(CAD and scene scripts)

- - - -

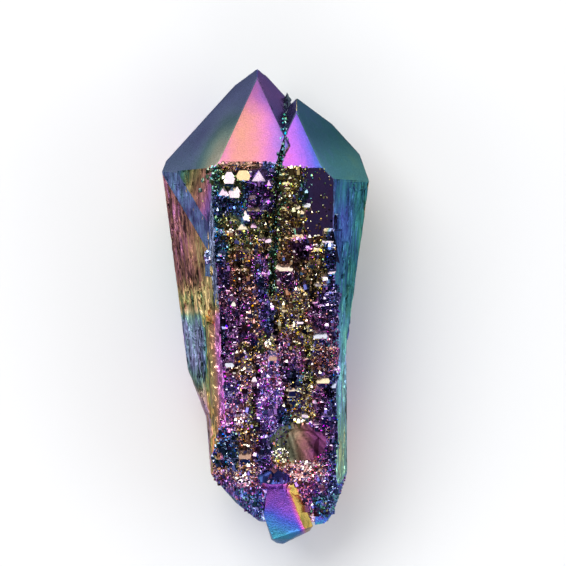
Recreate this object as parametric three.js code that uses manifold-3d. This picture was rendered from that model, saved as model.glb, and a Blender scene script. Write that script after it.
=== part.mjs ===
// Two quartz crystals grown side by side in one solid, lying on a prism face.
// They are modelled upright to their own long axis: x to the right, y to the tip, z out of the front face.
// The finished solid is then tipped so that the flat face at the back lies level on z = 0.
import * as THREE from 'three';
import { ConvexGeometry } from 'three/addons/geometries/ConvexGeometry.js';
import { mergeVertices } from 'three/addons/utils/BufferGeometryUtils.js';
import Module from 'manifold-3d';

const wasm = await Module();
wasm.setup();

const DEGREE = Math.PI / 180;
// Quartz habit: prism faces every 60 degrees, tip faces leaning 38.21 degrees to the long axis
const SIXTH = 60 * DEGREE;
const TIP_OUT = Math.cos(38.21 * DEGREE);
const TIP_UP = Math.sin(38.21 * DEGREE);
const TIP_SLOPE = TIP_UP / TIP_OUT;

// The crystals thin towards their root: the front by 4 degrees, the back by the angle they lie at
const FRONT_LEAN = 4 * DEGREE;
const REST_LEAN = 3.5 * DEGREE;
// Where the front face starts under the tip, and how far it stands out from the large crystal's axis
const FRONT_TOP_Y = 13.4;
const FRONT_TOP_Z = 6.87;

// Large crystal: apothem and the height where its back face ends and the tip starts
const MAJOR_APOTHEM = 7.54;
const MAJOR_SHOULDER_Y = 12.64;
// The two faces of its left flank, as distances from its axis, and how deep the strip between them cuts
const PLATEAU_REACH = 7.9;
const LEFT_REACH = 6.98;
const BAND_CUT = 0.14;
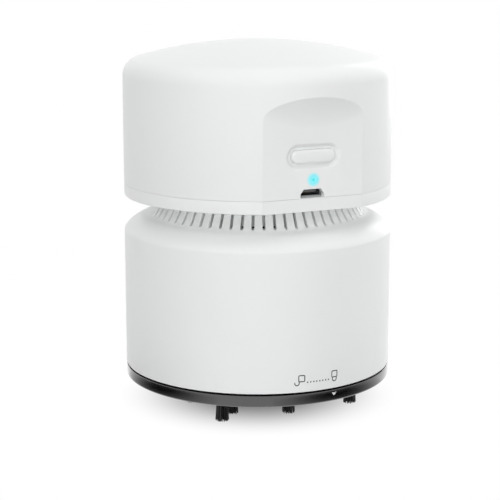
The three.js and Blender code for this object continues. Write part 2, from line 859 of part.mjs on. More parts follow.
function powerButton() {
  const back = flatBack - gap - buttonFlangeThickness;
  const flangeLength = buttonLength + 2 * buttonFlange;
  const flangeWidth = buttonWidth + 2 * buttonFlange;
  const flange = pillLoft(buttonHeight, [
    [back, flangeLength, flangeWidth],
    [flatBack - gap, flangeLength, flangeWidth],
  ]);
  const face = flatDistance - buttonSink;
  const rounding = buttonEdge * 2;
  const cap = pillLoft(buttonHeight, [
    [back + buttonFlangeThickness / 2, buttonLength, buttonWidth],
    [face - buttonEdge, buttonLength, buttonWidth],
    [face, buttonLength - rounding, buttonWidth - rounding],
  ]);
  return join(flange, cap);
}

const switchBack = boardFace + gap;
const switchFront = switchBack + switchDepth;
const plungerFront = flatBack - buttonFlangeThickness - 2 * gap;

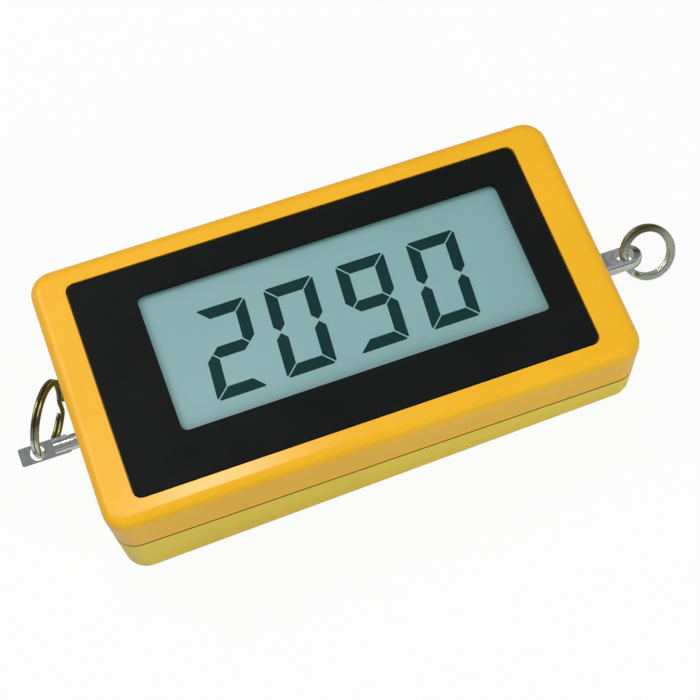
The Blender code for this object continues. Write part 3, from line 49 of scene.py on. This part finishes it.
CASE_LENGTH = 0.1040
CASE_SHIFT = 0.0005
UPPER_HEIGHT = 0.0119
PARTING_GAP = 0.0005
LOWER_LEFT = 0.0161
LOWER_RIGHT = 0.0088
WEDGE = math.atan((LOWER_LEFT - LOWER_RIGHT) / CASE_LENGTH)
MID_HEIGHT = UPPER_HEIGHT + (LOWER_LEFT + LOWER_RIGHT) / 2
ROD_Y = -0.0019
ROD_Z = -0.0153
ROD_WALL_SHIFT = -ROD_Z * math.tan(WEDGE)
LEFT_ROD_REACH = 0.0122
LEFT_HOLE_INSET = 0.0034
RIGHT_ROD_REACH = 0.0115
RIGHT_HOLE_INSET = 0.0036
WALL_MIDDLE_X = CASE_SHIFT + ROD_WALL_SHIFT
LEFT_HOLE_X = WALL_MIDDLE_X - CASE_LENGTH / 2 - LEFT_ROD_REACH + LEFT_HOLE_INSET
RIGHT_HOLE_X = WALL_MIDDLE_X + CASE_LENGTH / 2 + RIGHT_ROD_REACH - RIGHT_HOLE_INSET
GLASS_TOP = -0.0016

# The face frame: origin in the middle of the face, X along it, Z out of it
FACE = (
    Matrix.Translation((MID_HEIGHT * math.sin(WEDGE), 0.0, MID_HEIGHT * math.cos(WEDGE)))
    @ Euler((0.0, WEDGE, 0.0)).to_matrix().to_4x4()
)


# Materials

# Where most of a noise texture's values lie
NOISE_LOW = 0.3
NOISE_HIGH = 0.7
NOISE_ROUGHNESS = 0.55

# The colour sockets of a Mix node, which have the same names as its number sockets
COLOUR_A = 6
COLOUR_B = 7
COLOUR_RESULT = 2

# Scales of the noise in the plastics, in waves to a metre
CLOUDS = 45.0
GLOSS_PATCHES = 160.0

# How far the plastics' roughness swings, and the roughness of the coat
GLOSS_SWING = 0.05
COAT_ROUGHNESS = 0.16

# How far the painted shadow in the groove fades out on both sides of the gap between the shells
PAINTED_GROOVE_SHADOW_EDGE = 0.0001

# How deep the metals' marks are, and how far they swing the roughness
MARK_DEPTH = 0.000004
MARK_SMOOTHER = 0.04
MARK_ROUGHER = 0.08

# The levels of Y between which the painted dark reflection on the far side of the rings sets in
DARK_REFLECTION_START = -0.0015
DARK_REFLECTION_END = 0.0012


def new_material(name):
    """Return a material, its node tree and its Principled shader."""
    material = bpy.data.materials.new(name)
    material.use_nodes = True
    tree = material.node_tree
    return material, tree, tree.nodes["Principled BSDF"]


def noise(tree, scale, detail, stretch=(1.0, 1.0, 1.0)):
    """Return a noise texture on the object's own coordinates."""
    place = tree.nodes.new("ShaderNodeTexCoord")
    mapping = tree.nodes.new("ShaderNodeMapping")
    mapping.inputs["Scale"].default_value = stretch
    texture = tree.nodes.new("ShaderNodeTexNoise")
    texture.inputs["Scale"].default_value = scale
    texture.inputs["Detail"].default_value = detail
    texture.inputs["Roughness"].default_value = NOISE_ROUGHNESS
    tree.links.new(place.outputs["Object"], mapping.inputs["Vector"])
    tree.links.new(mapping.outputs["Vector"], texture.inputs["Vector"])
    return texture.outputs["Fac"]


def spread(tree, value, low, high):
    """Stretch the usual values of a noise texture to low..high."""
    mapper = tree.nodes.new("ShaderNodeMapRange")
    mapper.inputs["From Min"].default_value = NOISE_LOW
    mapper.inputs["From Max"].default_value = NOISE_HIGH
    mapper.inputs["To Min"].default_value = low
    mapper.inputs["To Max"].default_value = high
    tree.links.new(value, mapper.inputs["Value"])
    return mapper.outputs["Result"]


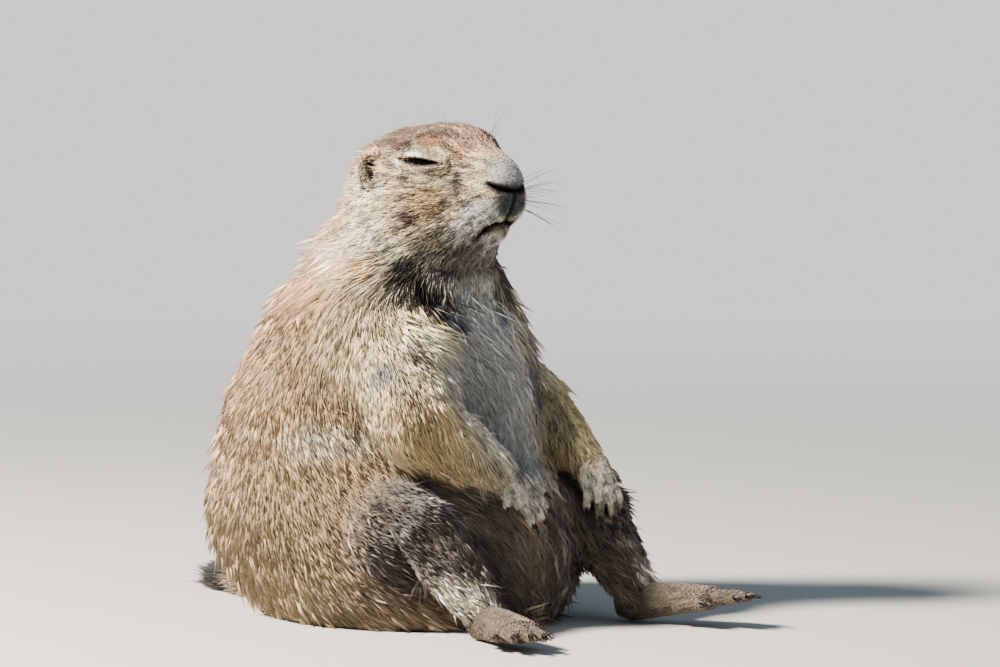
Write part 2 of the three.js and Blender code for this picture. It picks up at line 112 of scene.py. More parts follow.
# Depth of the skin under the hair tips, length of the under and the top hair, half width of a tuft, under
# and top tufts to the square millimetre, smoothing of the skin, contrast of the coat's streaks
KINDS = {
    "torso": (3.2, 7.5, 13.5, 0.125, 2.1, 1.2, 1.0, 0.135),
    "neck": (3.0, 7.0, 12.0, 0.12, 2.2, 1.3, 1.0, 0.17),
    "head": (1.6, 3.3, 5.2, 0.125, 4.2, 2.4, 0.55, 0.27),
    "ear": (0.9, 1.1, 1.7, 0.11, 3.5, 2.5, 0.6, 0.15),
    "upper_arm": (2.6, 6.8, 11.5, 0.12, 2.3, 1.3, 0.9, 0.15),
    "forearm": (1.9, 5.4, 8.6, 0.11, 2.8, 1.6, 0.7, 0.2),
    "hand": (0.3, 1.3, 2.1, 0.085, 4.5, 2.5, 1.0, 0.25),
    "thigh": (3.2, 7.5, 13.5, 0.125, 2.1, 1.2, 0.9, 0.26),
    "shin": (2.3, 6.5, 11.0, 0.115, 2.5, 1.4, 0.8, 0.26),
    "foot": (0.5, 1.4, 2.1, 0.085, 4.5, 2.6, 1.0, 0.09),
    "tail": (2.6, 6.0, 9.5, 0.22, 1.9, 1.1, 0.6, 0.25),
    "tail_tip": (0.3, 10.0, 16.0, 0.26, 3.0, 2.4, 0.2, 0.3),
}
KIND_NAMES = list(KINDS)
HEAD, TORSO, TAIL_TIP = (KIND_NAMES.index(kind) for kind in ("head", "torso", "tail_tip"))
DEPTH, SHORT, LONG, WIDTH, UNDER, TOP, SMOOTHING, CONTRAST = np.array(list(KINDS.values())).T


def are(names, kinds):
    """Whether each number of a kind is that of one of the names."""
    return np.isin(kinds, [KIND_NAMES.index(name) for name in names])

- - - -

__SHORT PROBLEM__
Out of the data above, set down the lines from the one with "The three.js and Blender code for this object" to the one with "const plungerFront = flatBack", both included, exactly as written and with no additions.

__TASK OUTPUT__
The three.js and Blender code for this object continues. Write part 2, from line 859 of part.mjs on. More parts follow.
function powerButton() {
  const back = flatBack - gap - buttonFlangeThickness;
  const flangeLength = buttonLength + 2 * buttonFlange;
  const flangeWidth = buttonWidth + 2 * buttonFlange;
  const flange = pillLoft(buttonHeight, [
    [back, flangeLength, flangeWidth],
    [flatBack - gap, flangeLength, flangeWidth],
  ]);
  const face = flatDistance - buttonSink;
  const rounding = buttonEdge * 2;
  const cap = pillLoft(buttonHeight, [
    [back + buttonFlangeThickness / 2, buttonLength, buttonWidth],
    [face - buttonEdge, buttonLength, buttonWidth],
    [face, buttonLength - rounding, buttonWidth - rounding],
  ]);
  return join(flange, cap);
}

const switchBack = boardFace + gap;
const switchFront = switchBack + switchDepth;
const plungerFront = flatBack - buttonFlangeThickness - 2 * gap;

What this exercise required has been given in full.